## What is needed
Output the full material exactly as it appears here.
━━━━━ Rows ━━━━━
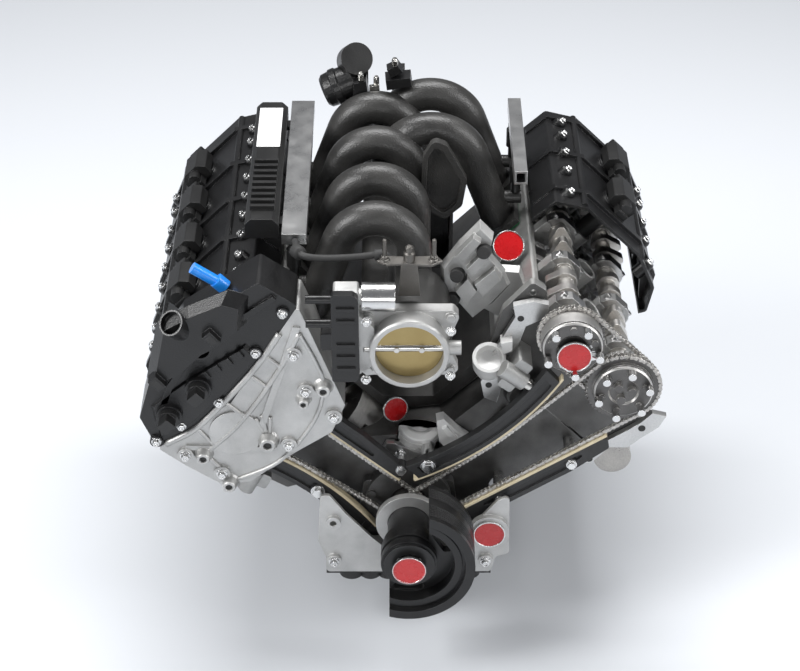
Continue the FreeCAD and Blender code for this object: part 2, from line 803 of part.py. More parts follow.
def build_head(side):
    section = outward([(-74, head_foot), (74, head_foot), (head_half, head_foot + 18), (head_half, head_top),
                       (-head_half, head_top), (-head_half, head_foot + 18)], side)
    solid = slab(section, front, block_length, 4.0)
    trough = outward([(-74, trough_floor), (74, trough_floor), (77, head_top + 2), (-77, head_top + 2)], side)
    solid = solid.cut(slab(trough, front + 10, block_length - 20, 6.0))
    extra = []
    for index in range(5):
        start = front + tower_station(side, index) - tower / 2
        if start < front + 1:
            start = front + 1
        for row in (-1, 1):
            middle = side * row * cam_side
            extra.append(block(middle - 25, middle + 25, start, start + tower, trough_floor - 2, cam_high))
    for cylinder in cylinders:
        along = front + bore_station(side, cylinder)
        extra.append(Part.makeCylinder(plug_tube, 60, Vector(0, along, trough_floor - 2)))
    for flange in FLANGES_OF_HEAD:
        plate = slab(outward(flange, side), front, flange_thick, 6.0)
        if side < 0:
            plate = plate.cut(block(-200, 200, front - 1, front + 20, head_top - 1.5, 400))
        extra.append(plate)
    solid = fused([solid] + extra)
    holes = [rod(side * x, z, front - 1, flange_thick + 2, 4.6) for x, z in FLANGE_HOLES]
    for row in (-1, 1):
        holes.append(rod(side * row * cam_side, cam_high, front - 1, block_length + 2, journal_radius + fit))
        for along in valve_spots(side, row):
            start = valve_start(side, row, along)
            line = valve_direction(side, row)
            holes.append(bar(start, line, 70.0, stem_radius + gap))
            holes.append(bar(start - line * 20, line, 32.0, 18.2))
    for cylinder in cylinders:
        along = front + bore_station(side, cylinder)
        holes.append(Part.makeCylinder(plug_tube - 3.5, 100, Vector(0, along, head_foot + 24)))
        holes.append(Part.makeCylinder(7.0, 60, Vector(0, along, head_foot - 1)))
        intake = Vector(-side * 0.85, 0, 0.52)
        holes.append(bar(Vector(-side * 45, along, head_foot + 22), intake, 80.0, port_radius))
        holes.append(bar(Vector(side * 42, along, head_foot + 36), Vector(side, 0, 0.05), 80.0,
                         port_radius - 3))
    return solid.cut(Part.makeCompound(holes))


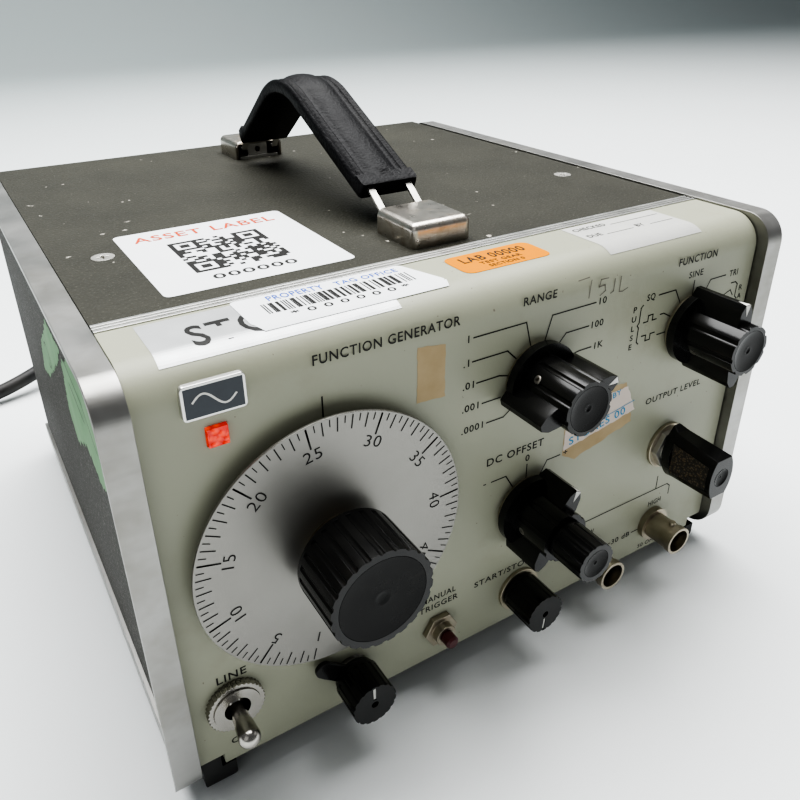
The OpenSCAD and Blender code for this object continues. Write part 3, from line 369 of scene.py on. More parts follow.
panel_light("overhead", (0.15, 0.42, 1.5), (0, 0, 0), (1.8, 1.4), 70)
panel_light("left_front", (-1.2, -0.9, 0.9), (0, 0, 0.05), (1.0, 1.0), 1.6)
panel_light("right_fill", (1.3, -0.5, 0.8), (0, 0, 0.05), (0.8, 0.8), 0.9)
world = bpy.data.worlds.new("room")
world.use_nodes = True
world.node_tree.nodes["Background"].inputs["Color"].default_value = (0.80, 0.82, 0.85, 1)
world.node_tree.nodes["Background"].inputs["Strength"].default_value = 0.20
bpy.context.scene.world = world
bpy.context.scene.view_settings.look = "AgX - High Contrast"

# --- Side castings ---
# Two die-cast aluminium frames, the same piece left and right. Their faces are satin from a belt, and
# the lips along the front and the top are polished by handling.
def cast_metal(w):
    streaks = w.noise(60, 4, 0.6, w.stretched(1, 1, 14))
    wear = w.noise(35, 4, 0.65)
    scratches = w.noise(300, 3, 0.7, w.stretched(1, 0.12, 0.12))
    grime = w.noise(18, 5, 0.7).ramp([(0.50, 0), (0.78, 1)])
    return {
        "Base Color": grime.blend((0.33, 0.327, 0.315), (0.20, 0.193, 0.168)),
        "Roughness": 0.24 + 0.22 * streaks + 0.10 * wear,
        "Normal": scratches.bump(0.12, 0.0002, streaks.bump(0.08, 0.0002)),
    }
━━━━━
## Exercise answer
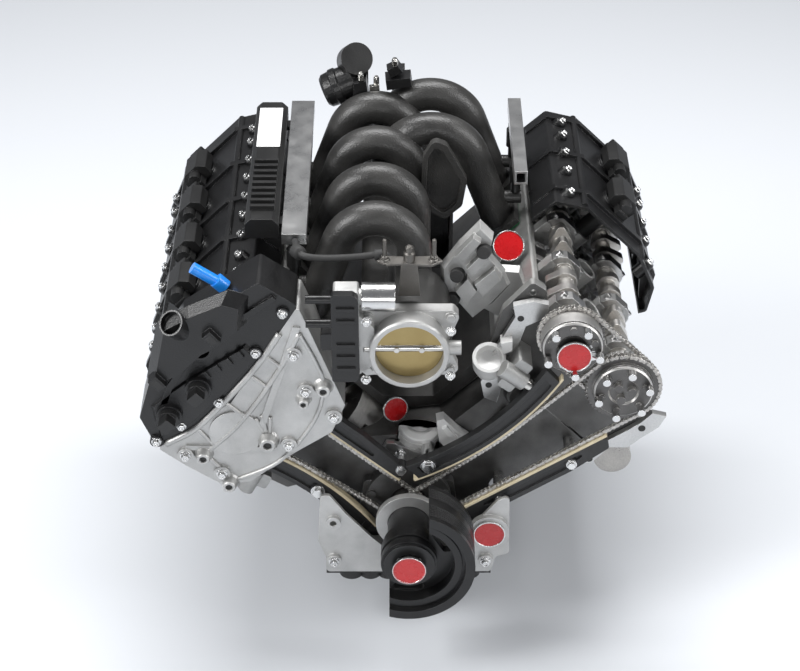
Continue the FreeCAD and Blender code for this object: part 2, from line 803 of part.py. More parts follow.
def build_head(side):
    section = outward([(-74, head_foot), (74, head_foot), (head_half, head_foot + 18), (head_half, head_top),
                       (-head_half, head_top), (-head_half, head_foot + 18)], side)
    solid = slab(section, front, block_length, 4.0)
    trough = outward([(-74, trough_floor), (74, trough_floor), (77, head_top + 2), (-77, head_top + 2)], side)
    solid = solid.cut(slab(trough, front + 10, block_length - 20, 6.0))
    extra = []
    for index in range(5):
        start = front + tower_station(side, index) - tower / 2
        if start < front + 1:
            start = front + 1
        for row in (-1, 1):
            middle = side * row * cam_side
            extra.append(block(middle - 25, middle + 25, start, start + tower, trough_floor - 2, cam_high))
    for cylinder in cylinders:
        along = front + bore_station(side, cylinder)
        extra.append(Part.makeCylinder(plug_tube, 60, Vector(0, along, trough_floor - 2)))
    for flange in FLANGES_OF_HEAD:
        plate = slab(outward(flange, side), front, flange_thick, 6.0)
        if side < 0:
            plate = plate.cut(block(-200, 200, front - 1, front + 20, head_top - 1.5, 400))
        extra.append(plate)
    solid = fused([solid] + extra)
    holes = [rod(side * x, z, front - 1, flange_thick + 2, 4.6) for x, z in FLANGE_HOLES]
    for row in (-1, 1):
        holes.append(rod(side * row * cam_side, cam_high, front - 1, block_length + 2, journal_radius + fit))
        for along in valve_spots(side, row):
            start = valve_start(side, row, along)
            line = valve_direction(side, row)
            holes.append(bar(start, line, 70.0, stem_radius + gap))
            holes.append(bar(start - line * 20, line, 32.0, 18.2))
    for cylinder in cylinders:
        along = front + bore_station(side, cylinder)
        holes.append(Part.makeCylinder(plug_tube - 3.5, 100, Vector(0, along, head_foot + 24)))
        holes.append(Part.makeCylinder(7.0, 60, Vector(0, along, head_foot - 1)))
        intake = Vector(-side * 0.85, 0, 0.52)
        holes.append(bar(Vector(-side * 45, along, head_foot + 22), intake, 80.0, port_radius))
        holes.append(bar(Vector(side * 42, along, head_foot + 36), Vector(side, 0, 0.05), 80.0,
                         port_radius - 3))
    return solid.cut(Part.makeCompound(holes))


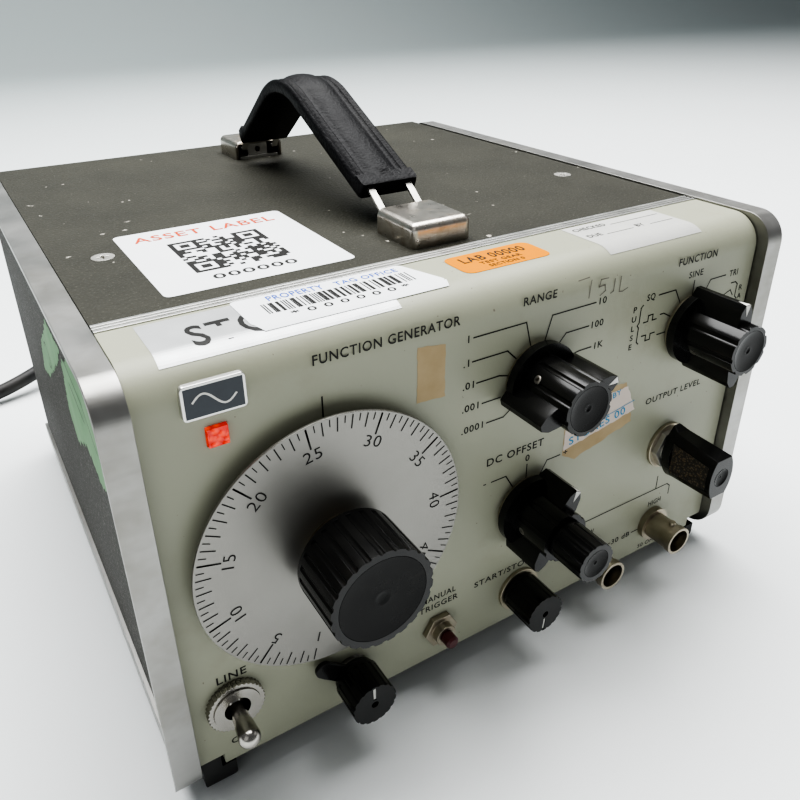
The OpenSCAD and Blender code for this object continues. Write part 3, from line 369 of scene.py on. More parts follow.
panel_light("overhead", (0.15, 0.42, 1.5), (0, 0, 0), (1.8, 1.4), 70)
panel_light("left_front", (-1.2, -0.9, 0.9), (0, 0, 0.05), (1.0, 1.0), 1.6)
panel_light("right_fill", (1.3, -0.5, 0.8), (0, 0, 0.05), (0.8, 0.8), 0.9)
world = bpy.data.worlds.new("room")
world.use_nodes = True
world.node_tree.nodes["Background"].inputs["Color"].default_value = (0.80, 0.82, 0.85, 1)
world.node_tree.nodes["Background"].inputs["Strength"].default_value = 0.20
bpy.context.scene.world = world
bpy.context.scene.view_settings.look = "AgX - High Contrast"

# --- Side castings ---
# Two die-cast aluminium frames, the same piece left and right. Their faces are satin from a belt, and
# the lips along the front and the top are polished by handling.
def cast_metal(w):
    streaks = w.noise(60, 4, 0.6, w.stretched(1, 1, 14))
    wear = w.noise(35, 4, 0.65)
    scratches = w.noise(300, 3, 0.7, w.stretched(1, 0.12, 0.12))
    grime = w.noise(18, 5, 0.7).ramp([(0.50, 0), (0.78, 1)])
    return {
        "Base Color": grime.blend((0.33, 0.327, 0.315), (0.20, 0.193, 0.168)),
        "Roughness": 0.24 + 0.22 * streaks + 0.10 * wear,
        "Normal": scratches.bump(0.12, 0.0002, streaks.bump(0.08, 0.0002)),
    }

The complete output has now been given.